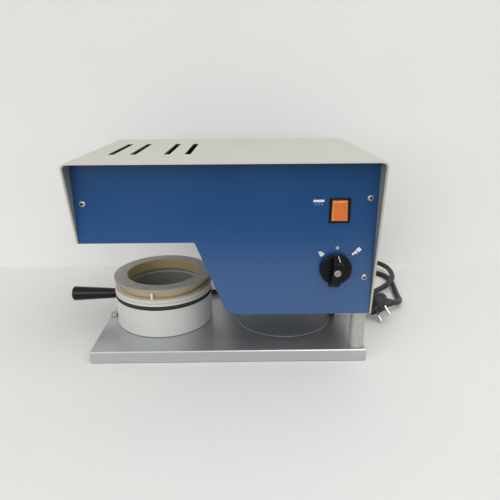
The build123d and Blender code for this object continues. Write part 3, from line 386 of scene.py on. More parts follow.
def merged_copy(node: str) -> bmesh.types.BMesh:
    """Copies a node's mesh with its loose triangles joined, in the drawing's millimetres.

    Args:
        node: the node's name.

    Returns:
        The joined copy.
    """
    bm = bmesh.new()
    bm.from_mesh(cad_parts[node].data)
    bmesh.ops.transform(bm, matrix=TO_FRAME.inverted(), verts=bm.verts)
    bmesh.ops.remove_doubles(bm, verts=bm.verts, dist=0.002)
    return bm


def solids_of(node: str) -> list[tuple[Vector, Vector]]:
    """Finds the box of each separate solid in a node, such as each screw of a group.

    Args:
        node: the node's name.

    Returns:
        The lowest and highest corner of each solid, in the drawing's millimetres.
    """
    bm = merged_copy(node)
    waiting = set(bm.verts)
    boxes = []
    while waiting:
        reached = [waiting.pop()]
        for vert in reached:
            for edge in vert.link_edges:
                other = edge.other_vert(vert)
                if other in waiting:
                    waiting.remove(other)
                    reached.append(other)
        places = [vert.co for vert in reached]
        low = Vector([min(place[axis] for place in places) for axis in range(3)])
        high = Vector([max(place[axis] for place in places) for axis in range(3)])
        boxes.append((low, high))
    bm.free()
    return sorted(boxes, key=lambda pair: tuple(pair[0]))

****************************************

• _Exercise objective_
Reproduce the listing above verbatim, from first line to last.

• _Result of this task_
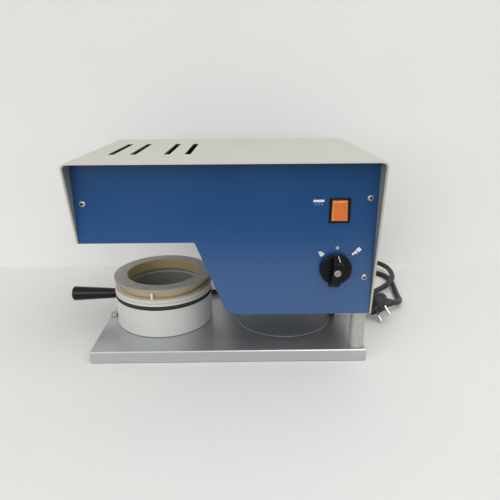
The build123d and Blender code for this object continues. Write part 3, from line 386 of scene.py on. More parts follow.
def merged_copy(node: str) -> bmesh.types.BMesh:
    """Copies a node's mesh with its loose triangles joined, in the drawing's millimetres.

    Args:
        node: the node's name.

    Returns:
        The joined copy.
    """
    bm = bmesh.new()
    bm.from_mesh(cad_parts[node].data)
    bmesh.ops.transform(bm, matrix=TO_FRAME.inverted(), verts=bm.verts)
    bmesh.ops.remove_doubles(bm, verts=bm.verts, dist=0.002)
    return bm


def solids_of(node: str) -> list[tuple[Vector, Vector]]:
    """Finds the box of each separate solid in a node, such as each screw of a group.

    Args:
        node: the node's name.

    Returns:
        The lowest and highest corner of each solid, in the drawing's millimetres.
    """
    bm = merged_copy(node)
    waiting = set(bm.verts)
    boxes = []
    while waiting:
        reached = [waiting.pop()]
        for vert in reached:
            for edge in vert.link_edges:
                other = edge.other_vert(vert)
                if other in waiting:
                    waiting.remove(other)
                    reached.append(other)
        places = [vert.co for vert in reached]
        low = Vector([min(place[axis] for place in places) for axis in range(3)])
        high = Vector([max(place[axis] for place in places) for axis in range(3)])
        boxes.append((low, high))
    bm.free()
    return sorted(boxes, key=lambda pair: tuple(pair[0]))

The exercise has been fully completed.